Ubud Writers & Readers Festival 2019 highlights the importance of literature in encouraging understanding and creating social change

Posted: 20 November 2019

UWRF has successfully delivered its 16th year, with inspiring stories, bold ideas and brave voices at the forefront of its 170+ events held across Ubud and Bali from 23–27 October. UWRF today announced the dates for its 17th year: 28 October to 1 November 2020.

In our fast-paced digital age, this year’s Festival highlighted the importance of literature and storytelling in encouraging understanding and creating social change. Through the lens of its theme, Karma, the Festival became a hub of crucial conversations and powerful performances.

More than 180 authors, activists and journalists from across Indonesia and 29 other countries shared diverse perspectives on some of the world’s most pressing issues, such as refugee rights, the environment, mental health, migration, disability access, fake news and feminism.  

UWRF’s role as a major annual injection for local businesses during the low season was strengthened, with an audience of approximately 25,000 spending an estimated USD272. Further, 85% of attendees traveled to Ubud specifically for the Festival, highlighting its role as a major drawcard for cultural tourism. 

The Festival’s renowned diversity of speakers and topics was exemplified by celebrated UK food writer and restaurateur Yotam Ottolenghi. Commenting on the political nature of food he enthused, “Let’s discuss it, let’s have a conversation, let’s talk about the difficult topics. I think food is a great way to bridge chasms between people.”

One of UWRF19’s many highlights was the standing ovation for Kurdish-Iranian journalist, writer and political prisoner Behrouz Boochani, who appeared on livestream from Port Moresby, while his translator Omid Tofighian joined the conversation from the Festival Hub. “All of my work is an act of resistance. [I write] to keep my dignity as a human,” Boochani contended.

During a panel examining the vital role of translation, Tofighian stated, “Storytelling isn’t something that just reflects or reveals a reality, but is something that can transform it.”   

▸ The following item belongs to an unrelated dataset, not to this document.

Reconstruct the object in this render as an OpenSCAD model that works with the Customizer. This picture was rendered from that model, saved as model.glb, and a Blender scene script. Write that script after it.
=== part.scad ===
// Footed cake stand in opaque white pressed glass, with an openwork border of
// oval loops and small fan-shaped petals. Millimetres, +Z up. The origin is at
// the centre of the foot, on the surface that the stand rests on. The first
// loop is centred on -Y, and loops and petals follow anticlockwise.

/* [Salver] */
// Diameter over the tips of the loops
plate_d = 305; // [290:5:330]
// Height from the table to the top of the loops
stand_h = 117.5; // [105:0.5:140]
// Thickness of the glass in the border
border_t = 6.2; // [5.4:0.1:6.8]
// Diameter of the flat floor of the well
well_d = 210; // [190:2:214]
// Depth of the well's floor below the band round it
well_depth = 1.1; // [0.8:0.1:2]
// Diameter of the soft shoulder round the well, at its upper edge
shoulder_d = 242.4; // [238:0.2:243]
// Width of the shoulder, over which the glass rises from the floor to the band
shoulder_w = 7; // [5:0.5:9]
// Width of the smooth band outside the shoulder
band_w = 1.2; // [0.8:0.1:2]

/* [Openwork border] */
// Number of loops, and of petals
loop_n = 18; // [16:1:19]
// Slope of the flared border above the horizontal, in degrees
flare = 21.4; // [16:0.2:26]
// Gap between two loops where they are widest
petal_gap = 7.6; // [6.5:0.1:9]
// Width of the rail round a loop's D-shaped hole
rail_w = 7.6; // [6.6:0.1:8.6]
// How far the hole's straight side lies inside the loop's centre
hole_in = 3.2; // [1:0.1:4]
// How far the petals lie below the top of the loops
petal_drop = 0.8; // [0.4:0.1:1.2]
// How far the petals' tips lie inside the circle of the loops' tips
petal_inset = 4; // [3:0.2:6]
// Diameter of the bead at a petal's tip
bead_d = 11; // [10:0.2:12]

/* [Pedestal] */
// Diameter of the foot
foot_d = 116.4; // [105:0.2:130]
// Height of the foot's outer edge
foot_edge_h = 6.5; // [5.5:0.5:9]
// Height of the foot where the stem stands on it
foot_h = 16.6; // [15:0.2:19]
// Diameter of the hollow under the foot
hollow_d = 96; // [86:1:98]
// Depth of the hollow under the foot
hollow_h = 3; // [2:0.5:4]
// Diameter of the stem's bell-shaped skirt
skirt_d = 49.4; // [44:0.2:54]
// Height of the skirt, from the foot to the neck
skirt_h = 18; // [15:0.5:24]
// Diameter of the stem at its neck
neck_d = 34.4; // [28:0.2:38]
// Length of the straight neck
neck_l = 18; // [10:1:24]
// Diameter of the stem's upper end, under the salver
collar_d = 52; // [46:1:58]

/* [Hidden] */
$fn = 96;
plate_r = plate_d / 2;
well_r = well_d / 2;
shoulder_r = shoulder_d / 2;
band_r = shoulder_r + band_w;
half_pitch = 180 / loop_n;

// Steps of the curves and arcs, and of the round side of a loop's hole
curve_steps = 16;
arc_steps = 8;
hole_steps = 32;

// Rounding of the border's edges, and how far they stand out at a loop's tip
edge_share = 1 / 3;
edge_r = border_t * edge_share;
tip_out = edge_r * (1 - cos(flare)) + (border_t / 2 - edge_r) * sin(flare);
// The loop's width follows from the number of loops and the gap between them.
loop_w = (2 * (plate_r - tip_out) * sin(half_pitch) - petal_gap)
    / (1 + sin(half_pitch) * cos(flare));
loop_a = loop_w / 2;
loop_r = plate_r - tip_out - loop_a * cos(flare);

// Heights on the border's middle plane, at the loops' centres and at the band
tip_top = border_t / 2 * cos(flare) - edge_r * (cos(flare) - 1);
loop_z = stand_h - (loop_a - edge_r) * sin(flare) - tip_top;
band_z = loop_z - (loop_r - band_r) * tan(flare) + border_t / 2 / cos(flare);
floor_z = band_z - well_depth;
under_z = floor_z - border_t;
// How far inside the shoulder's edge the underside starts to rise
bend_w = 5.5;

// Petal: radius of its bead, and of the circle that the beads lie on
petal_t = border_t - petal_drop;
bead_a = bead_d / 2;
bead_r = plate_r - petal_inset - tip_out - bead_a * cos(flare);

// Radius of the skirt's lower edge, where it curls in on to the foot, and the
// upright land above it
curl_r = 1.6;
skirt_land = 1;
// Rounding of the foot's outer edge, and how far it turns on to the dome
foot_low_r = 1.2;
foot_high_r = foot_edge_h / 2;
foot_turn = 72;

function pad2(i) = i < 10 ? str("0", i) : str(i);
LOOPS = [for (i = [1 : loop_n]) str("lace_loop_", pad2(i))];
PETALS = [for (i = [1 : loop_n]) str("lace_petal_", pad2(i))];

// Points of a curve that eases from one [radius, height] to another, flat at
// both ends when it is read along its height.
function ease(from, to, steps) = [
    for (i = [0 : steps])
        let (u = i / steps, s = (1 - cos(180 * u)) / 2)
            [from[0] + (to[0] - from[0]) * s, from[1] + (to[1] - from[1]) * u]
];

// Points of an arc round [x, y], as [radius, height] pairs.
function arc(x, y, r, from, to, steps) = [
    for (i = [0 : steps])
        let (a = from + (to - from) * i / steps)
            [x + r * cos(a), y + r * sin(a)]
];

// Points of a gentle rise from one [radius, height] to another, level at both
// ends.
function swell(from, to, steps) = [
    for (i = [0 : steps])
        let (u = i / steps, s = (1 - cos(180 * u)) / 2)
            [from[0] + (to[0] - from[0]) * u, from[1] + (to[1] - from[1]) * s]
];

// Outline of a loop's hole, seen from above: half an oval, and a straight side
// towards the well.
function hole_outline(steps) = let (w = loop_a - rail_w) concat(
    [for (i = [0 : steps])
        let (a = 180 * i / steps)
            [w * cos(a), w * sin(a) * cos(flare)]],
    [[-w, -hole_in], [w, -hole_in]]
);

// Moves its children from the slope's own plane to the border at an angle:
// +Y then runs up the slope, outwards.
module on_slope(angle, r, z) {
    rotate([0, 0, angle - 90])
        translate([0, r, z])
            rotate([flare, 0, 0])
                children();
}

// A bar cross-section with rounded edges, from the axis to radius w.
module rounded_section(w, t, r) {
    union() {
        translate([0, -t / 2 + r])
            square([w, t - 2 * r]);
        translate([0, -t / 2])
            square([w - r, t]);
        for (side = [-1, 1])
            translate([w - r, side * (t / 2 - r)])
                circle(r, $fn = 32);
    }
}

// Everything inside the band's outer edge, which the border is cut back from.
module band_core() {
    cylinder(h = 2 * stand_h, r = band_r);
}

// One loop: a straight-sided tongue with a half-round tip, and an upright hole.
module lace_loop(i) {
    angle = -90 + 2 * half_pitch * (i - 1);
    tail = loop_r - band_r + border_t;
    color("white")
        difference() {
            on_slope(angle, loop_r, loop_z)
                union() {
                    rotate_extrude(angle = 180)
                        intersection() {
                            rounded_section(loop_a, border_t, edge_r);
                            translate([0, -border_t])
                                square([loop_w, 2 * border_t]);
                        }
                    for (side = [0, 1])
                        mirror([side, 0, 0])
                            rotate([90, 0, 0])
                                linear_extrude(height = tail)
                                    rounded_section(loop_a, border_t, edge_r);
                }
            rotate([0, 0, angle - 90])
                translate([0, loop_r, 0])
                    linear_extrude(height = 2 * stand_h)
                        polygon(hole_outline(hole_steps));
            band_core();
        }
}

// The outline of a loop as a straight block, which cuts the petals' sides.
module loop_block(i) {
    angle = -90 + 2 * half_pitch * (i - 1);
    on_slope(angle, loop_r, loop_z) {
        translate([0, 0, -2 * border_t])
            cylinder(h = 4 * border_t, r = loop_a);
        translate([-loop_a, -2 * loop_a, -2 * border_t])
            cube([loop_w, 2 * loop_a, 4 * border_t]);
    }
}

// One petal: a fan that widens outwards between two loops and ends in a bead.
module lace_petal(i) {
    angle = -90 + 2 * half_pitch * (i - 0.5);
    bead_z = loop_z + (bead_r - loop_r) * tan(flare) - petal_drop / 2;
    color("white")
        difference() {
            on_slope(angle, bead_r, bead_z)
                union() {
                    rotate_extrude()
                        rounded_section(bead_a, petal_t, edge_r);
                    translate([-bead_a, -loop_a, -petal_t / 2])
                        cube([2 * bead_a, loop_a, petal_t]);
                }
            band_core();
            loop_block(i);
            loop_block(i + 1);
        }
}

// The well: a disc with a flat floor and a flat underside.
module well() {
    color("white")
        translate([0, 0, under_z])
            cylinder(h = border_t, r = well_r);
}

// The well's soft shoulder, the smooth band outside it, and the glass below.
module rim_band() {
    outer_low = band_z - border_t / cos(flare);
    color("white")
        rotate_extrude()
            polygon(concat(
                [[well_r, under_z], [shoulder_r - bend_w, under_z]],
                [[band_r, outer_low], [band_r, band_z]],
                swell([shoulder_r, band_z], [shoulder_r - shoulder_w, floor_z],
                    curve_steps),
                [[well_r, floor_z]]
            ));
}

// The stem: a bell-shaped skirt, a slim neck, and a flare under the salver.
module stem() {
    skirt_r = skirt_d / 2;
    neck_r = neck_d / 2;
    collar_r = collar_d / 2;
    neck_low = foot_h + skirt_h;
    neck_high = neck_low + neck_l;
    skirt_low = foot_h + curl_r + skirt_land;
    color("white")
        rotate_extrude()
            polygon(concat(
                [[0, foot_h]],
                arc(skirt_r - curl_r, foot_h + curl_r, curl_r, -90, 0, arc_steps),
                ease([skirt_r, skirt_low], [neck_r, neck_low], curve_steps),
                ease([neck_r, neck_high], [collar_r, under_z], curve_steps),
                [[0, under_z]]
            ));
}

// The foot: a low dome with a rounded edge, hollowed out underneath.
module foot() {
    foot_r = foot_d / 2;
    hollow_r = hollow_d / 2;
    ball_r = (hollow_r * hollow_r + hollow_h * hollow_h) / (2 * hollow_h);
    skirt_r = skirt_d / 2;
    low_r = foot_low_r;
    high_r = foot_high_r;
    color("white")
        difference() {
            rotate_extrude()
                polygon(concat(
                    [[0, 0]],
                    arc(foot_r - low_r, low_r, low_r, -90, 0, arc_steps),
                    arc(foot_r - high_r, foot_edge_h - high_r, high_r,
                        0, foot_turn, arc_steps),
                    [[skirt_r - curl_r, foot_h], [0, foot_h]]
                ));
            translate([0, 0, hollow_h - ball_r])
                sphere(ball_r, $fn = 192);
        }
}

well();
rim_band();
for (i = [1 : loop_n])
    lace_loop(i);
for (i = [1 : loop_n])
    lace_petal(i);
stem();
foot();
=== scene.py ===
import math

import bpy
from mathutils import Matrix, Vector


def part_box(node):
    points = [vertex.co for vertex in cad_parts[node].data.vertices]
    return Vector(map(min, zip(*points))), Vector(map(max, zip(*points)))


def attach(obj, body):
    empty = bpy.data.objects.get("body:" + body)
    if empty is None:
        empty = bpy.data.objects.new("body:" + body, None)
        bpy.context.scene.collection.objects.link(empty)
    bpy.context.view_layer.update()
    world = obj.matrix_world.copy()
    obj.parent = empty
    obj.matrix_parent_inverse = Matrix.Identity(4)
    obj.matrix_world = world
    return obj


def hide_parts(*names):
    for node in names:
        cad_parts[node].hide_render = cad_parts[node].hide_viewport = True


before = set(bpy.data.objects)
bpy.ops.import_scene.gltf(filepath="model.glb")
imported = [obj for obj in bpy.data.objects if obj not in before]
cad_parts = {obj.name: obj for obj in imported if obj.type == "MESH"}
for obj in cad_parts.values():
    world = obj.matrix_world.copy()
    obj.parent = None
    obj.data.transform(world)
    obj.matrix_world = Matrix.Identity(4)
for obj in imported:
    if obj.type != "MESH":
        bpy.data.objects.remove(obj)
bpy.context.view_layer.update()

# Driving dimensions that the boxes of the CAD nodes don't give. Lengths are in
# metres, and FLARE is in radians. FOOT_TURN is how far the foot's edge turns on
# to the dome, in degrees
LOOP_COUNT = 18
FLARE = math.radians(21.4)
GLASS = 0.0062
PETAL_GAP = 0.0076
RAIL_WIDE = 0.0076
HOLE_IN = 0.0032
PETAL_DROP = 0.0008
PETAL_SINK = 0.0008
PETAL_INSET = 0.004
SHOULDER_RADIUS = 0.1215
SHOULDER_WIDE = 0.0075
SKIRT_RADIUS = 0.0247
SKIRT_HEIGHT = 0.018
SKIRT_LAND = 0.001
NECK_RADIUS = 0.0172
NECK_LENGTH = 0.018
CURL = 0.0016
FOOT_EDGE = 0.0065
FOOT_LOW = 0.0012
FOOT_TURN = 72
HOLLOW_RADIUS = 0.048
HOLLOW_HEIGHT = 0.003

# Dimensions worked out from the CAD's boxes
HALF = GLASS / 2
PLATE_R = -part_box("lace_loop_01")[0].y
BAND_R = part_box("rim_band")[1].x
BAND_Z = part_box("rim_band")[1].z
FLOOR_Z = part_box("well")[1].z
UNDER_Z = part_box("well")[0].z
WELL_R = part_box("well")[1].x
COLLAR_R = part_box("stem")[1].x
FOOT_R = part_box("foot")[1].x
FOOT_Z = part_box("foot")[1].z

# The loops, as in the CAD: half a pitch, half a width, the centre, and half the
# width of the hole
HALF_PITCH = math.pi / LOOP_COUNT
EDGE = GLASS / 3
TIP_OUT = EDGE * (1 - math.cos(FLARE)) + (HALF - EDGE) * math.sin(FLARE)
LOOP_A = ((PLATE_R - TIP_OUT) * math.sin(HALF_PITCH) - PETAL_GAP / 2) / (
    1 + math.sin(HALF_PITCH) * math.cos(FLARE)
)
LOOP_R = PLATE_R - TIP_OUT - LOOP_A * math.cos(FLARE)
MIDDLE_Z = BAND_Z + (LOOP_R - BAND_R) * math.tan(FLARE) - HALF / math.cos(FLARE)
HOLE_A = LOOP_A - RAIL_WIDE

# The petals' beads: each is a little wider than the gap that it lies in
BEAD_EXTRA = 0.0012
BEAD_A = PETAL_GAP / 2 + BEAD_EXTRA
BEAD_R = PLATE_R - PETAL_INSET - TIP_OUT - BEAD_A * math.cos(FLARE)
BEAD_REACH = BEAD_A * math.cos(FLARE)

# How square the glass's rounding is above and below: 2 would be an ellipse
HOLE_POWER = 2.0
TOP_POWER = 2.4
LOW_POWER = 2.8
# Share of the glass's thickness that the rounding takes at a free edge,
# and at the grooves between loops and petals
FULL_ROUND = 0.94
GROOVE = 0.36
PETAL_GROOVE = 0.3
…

The importance of sharing stories for social impact was also expressed by Balinese children and teen’s book author Debby Lukito Goeyardi, who commented, “For me, as a literacy activist, books are a tool for kindness.”

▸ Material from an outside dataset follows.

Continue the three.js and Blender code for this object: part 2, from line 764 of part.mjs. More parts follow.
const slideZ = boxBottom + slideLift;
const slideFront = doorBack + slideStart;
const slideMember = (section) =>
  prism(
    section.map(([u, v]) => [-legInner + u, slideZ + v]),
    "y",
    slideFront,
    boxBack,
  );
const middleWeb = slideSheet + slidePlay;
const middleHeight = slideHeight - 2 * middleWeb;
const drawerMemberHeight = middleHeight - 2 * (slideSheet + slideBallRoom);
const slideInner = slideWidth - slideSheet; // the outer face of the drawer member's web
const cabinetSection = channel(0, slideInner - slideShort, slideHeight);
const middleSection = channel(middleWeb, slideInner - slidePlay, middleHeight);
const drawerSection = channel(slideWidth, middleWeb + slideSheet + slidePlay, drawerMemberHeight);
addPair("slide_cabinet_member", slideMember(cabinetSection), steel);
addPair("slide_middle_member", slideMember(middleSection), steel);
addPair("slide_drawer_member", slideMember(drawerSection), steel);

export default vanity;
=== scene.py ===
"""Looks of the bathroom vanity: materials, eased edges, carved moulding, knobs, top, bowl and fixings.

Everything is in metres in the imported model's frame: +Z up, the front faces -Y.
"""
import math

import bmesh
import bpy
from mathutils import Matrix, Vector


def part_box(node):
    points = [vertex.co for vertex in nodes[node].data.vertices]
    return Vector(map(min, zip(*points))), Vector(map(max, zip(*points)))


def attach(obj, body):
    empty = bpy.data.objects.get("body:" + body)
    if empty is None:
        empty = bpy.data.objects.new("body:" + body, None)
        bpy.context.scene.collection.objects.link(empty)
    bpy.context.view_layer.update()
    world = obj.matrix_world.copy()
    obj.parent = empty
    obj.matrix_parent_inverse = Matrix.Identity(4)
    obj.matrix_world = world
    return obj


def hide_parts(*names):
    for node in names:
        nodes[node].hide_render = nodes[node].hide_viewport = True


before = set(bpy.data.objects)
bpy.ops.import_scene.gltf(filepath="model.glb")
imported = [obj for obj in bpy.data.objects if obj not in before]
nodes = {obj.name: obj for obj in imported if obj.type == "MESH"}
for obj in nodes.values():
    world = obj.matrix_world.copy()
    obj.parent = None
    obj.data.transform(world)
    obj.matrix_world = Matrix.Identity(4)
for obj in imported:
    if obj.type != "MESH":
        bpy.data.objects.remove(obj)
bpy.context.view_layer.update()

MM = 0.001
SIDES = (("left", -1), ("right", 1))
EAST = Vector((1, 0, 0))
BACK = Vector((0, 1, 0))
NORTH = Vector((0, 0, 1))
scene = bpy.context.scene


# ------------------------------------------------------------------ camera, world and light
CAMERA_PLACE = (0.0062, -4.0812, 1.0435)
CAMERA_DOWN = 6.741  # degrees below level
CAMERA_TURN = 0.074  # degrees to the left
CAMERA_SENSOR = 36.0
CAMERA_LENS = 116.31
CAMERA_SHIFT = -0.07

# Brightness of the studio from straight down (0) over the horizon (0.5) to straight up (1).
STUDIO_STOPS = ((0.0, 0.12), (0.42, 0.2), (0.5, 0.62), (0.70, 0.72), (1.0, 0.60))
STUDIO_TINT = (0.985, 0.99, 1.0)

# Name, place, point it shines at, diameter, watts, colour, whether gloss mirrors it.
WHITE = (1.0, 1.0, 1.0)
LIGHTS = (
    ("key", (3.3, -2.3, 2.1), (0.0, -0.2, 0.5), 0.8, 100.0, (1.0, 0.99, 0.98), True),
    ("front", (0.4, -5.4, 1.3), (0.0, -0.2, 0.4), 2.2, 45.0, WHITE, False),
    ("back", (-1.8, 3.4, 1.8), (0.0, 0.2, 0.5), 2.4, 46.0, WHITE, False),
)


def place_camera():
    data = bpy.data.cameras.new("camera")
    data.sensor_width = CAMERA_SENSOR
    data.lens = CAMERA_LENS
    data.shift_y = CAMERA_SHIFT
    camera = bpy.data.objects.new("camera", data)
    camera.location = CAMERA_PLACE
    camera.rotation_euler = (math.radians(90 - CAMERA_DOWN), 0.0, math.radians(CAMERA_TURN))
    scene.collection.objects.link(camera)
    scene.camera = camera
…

The role books and literature play in the fight against fake news was addressed by Indonesian writer and journalist Stanley Widianto. During an in-depth look at Indonesia’s social media landscape and a journalism industry swimming with hoaxes, he implored to the audience to, “Just read. Read a lot of books. The only way to counter fake news is literacy.”

With parts of Indonesia’s environment under severe threat, the Precious Peatlands panel – supported by Pantau Gambut and WRI Indonesia – explored how literature can connect readers with nature. Balinese poet, activist and academic Saras Dewi stated, “Literature becomes a powerful instrument to present nature as subject, not just as a backdrop.” 

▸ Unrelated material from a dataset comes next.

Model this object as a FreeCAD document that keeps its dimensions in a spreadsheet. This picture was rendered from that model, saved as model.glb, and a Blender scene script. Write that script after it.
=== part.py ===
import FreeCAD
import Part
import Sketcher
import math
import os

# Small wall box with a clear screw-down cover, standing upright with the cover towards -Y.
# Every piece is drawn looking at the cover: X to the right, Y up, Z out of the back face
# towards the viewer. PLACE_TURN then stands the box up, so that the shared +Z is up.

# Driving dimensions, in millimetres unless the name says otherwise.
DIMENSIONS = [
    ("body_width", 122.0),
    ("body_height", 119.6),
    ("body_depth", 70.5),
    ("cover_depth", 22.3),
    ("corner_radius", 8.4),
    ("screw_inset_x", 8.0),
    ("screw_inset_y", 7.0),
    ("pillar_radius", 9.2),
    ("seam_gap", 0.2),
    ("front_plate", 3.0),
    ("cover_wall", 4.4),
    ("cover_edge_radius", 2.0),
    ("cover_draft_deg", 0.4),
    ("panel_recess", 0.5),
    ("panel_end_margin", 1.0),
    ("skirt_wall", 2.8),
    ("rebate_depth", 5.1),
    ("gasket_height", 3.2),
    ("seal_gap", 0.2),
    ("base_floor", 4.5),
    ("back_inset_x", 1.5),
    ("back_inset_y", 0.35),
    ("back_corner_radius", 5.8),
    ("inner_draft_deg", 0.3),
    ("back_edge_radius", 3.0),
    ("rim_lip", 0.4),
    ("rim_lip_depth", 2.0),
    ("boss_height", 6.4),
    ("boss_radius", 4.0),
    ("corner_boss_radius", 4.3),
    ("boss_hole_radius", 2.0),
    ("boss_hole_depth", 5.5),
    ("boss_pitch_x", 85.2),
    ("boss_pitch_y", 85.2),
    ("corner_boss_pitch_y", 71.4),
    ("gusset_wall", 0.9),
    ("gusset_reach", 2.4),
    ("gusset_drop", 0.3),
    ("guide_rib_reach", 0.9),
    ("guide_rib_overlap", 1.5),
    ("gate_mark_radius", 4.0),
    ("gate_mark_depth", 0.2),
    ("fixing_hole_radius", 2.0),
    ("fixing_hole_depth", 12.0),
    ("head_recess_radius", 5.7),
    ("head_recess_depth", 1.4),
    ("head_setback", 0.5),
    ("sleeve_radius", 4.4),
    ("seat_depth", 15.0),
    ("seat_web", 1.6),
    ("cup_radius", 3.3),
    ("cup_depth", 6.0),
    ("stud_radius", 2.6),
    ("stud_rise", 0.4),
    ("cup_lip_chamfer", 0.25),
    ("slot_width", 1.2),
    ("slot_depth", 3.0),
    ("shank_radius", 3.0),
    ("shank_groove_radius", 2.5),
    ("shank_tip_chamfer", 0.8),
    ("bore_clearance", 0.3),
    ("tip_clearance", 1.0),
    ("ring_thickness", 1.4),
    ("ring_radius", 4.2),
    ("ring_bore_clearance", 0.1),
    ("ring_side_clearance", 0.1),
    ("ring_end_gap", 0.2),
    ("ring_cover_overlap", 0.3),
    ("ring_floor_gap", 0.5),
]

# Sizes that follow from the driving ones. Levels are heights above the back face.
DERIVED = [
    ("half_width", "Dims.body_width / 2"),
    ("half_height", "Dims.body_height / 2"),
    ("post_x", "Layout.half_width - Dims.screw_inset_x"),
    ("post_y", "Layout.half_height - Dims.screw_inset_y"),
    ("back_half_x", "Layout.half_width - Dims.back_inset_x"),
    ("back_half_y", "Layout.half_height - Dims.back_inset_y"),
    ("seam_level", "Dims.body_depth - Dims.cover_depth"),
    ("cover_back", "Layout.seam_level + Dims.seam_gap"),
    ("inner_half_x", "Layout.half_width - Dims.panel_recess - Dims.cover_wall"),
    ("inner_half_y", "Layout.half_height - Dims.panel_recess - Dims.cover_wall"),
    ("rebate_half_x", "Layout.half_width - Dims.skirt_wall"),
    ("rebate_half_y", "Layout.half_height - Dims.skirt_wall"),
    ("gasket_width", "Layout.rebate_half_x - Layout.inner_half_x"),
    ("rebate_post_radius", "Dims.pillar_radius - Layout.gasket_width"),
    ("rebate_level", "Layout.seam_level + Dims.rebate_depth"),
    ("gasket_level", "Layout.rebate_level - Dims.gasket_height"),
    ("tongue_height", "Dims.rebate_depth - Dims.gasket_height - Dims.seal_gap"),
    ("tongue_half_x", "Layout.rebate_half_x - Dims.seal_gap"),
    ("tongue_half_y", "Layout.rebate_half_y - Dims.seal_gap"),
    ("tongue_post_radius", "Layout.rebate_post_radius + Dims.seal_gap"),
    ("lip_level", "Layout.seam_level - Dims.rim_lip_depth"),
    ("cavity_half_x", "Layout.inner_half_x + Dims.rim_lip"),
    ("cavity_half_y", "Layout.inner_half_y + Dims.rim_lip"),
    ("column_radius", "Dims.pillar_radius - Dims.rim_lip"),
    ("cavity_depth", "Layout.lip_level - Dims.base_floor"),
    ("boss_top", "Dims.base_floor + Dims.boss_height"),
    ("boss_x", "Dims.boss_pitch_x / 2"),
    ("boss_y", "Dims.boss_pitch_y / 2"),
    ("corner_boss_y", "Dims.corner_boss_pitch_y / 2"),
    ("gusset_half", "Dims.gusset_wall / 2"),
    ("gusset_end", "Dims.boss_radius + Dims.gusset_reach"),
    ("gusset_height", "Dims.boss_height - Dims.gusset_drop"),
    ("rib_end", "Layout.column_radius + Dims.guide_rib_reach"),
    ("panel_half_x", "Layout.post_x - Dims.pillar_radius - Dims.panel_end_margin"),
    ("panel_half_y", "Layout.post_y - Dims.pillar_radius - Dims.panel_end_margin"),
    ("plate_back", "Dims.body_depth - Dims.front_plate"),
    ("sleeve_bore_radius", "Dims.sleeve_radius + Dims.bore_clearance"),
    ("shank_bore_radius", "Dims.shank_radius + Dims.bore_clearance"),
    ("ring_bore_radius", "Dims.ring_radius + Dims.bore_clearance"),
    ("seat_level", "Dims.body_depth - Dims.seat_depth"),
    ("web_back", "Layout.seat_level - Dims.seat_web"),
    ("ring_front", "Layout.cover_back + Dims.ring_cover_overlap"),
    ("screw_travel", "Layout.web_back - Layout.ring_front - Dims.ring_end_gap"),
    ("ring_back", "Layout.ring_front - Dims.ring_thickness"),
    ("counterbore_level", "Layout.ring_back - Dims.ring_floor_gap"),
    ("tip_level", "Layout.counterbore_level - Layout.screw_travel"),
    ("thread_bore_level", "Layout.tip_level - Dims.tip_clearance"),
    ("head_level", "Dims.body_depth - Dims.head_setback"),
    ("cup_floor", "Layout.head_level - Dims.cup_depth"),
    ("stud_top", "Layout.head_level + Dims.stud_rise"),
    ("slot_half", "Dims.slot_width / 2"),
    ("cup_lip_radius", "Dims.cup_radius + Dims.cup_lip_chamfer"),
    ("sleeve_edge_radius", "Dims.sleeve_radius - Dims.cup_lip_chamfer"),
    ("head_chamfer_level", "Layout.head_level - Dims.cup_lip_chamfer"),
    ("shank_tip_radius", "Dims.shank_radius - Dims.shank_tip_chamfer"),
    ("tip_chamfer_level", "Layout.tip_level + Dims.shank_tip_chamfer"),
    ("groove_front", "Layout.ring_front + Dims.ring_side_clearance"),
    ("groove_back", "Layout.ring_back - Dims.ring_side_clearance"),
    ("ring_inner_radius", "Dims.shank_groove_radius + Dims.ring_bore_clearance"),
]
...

With 40% of UWRF’s audience in the millennial age bracket, sessions directly concerning young people, such as Reading in the Age of Instagram and Millennial Memoir, proved popular. During the latter award-winning Australian author Bri Lee shared firm advice: “If you’re going to write first person content don’t waste people’s time unless you’re willing to be real about it.”

In a Festival first, the realities of living with disability and how arts events can be made accessible were presented by Australian memoirist and appearance activist Carly Findlay, during a workshop for Bali’s arts managers. Findlay commented, “It was wonderful and difficult, as disability is seen as an offensive word in Indonesian culture. How do we break down the stigma – both for disabled and non-disabled people?”

“In January this year, UWRF was named one of the world’s five best literary festivals for 2019 by The Telegraph,” commented UWRF Founder & Director Janet DeNeefe. “After countless conversations during the Festival, and after reading hundreds of messages from speakers and audience members, I strongly feel that what we delivered in our 16th year was like no other literary event in the world. 

“UWRF is unique in many ways, but perhaps the most resounding aspect of our uniqueness is the generosity we receive from so many different individuals, businesses, and organizations. 180 partners helped us deliver UWRF19. On behalf of the Festival team I thank each and every one of them, as well as all speakers, volunteers and audience members who helped bring our 16th year to life. We look forward to welcoming you back next year from 28 October to 1 November!”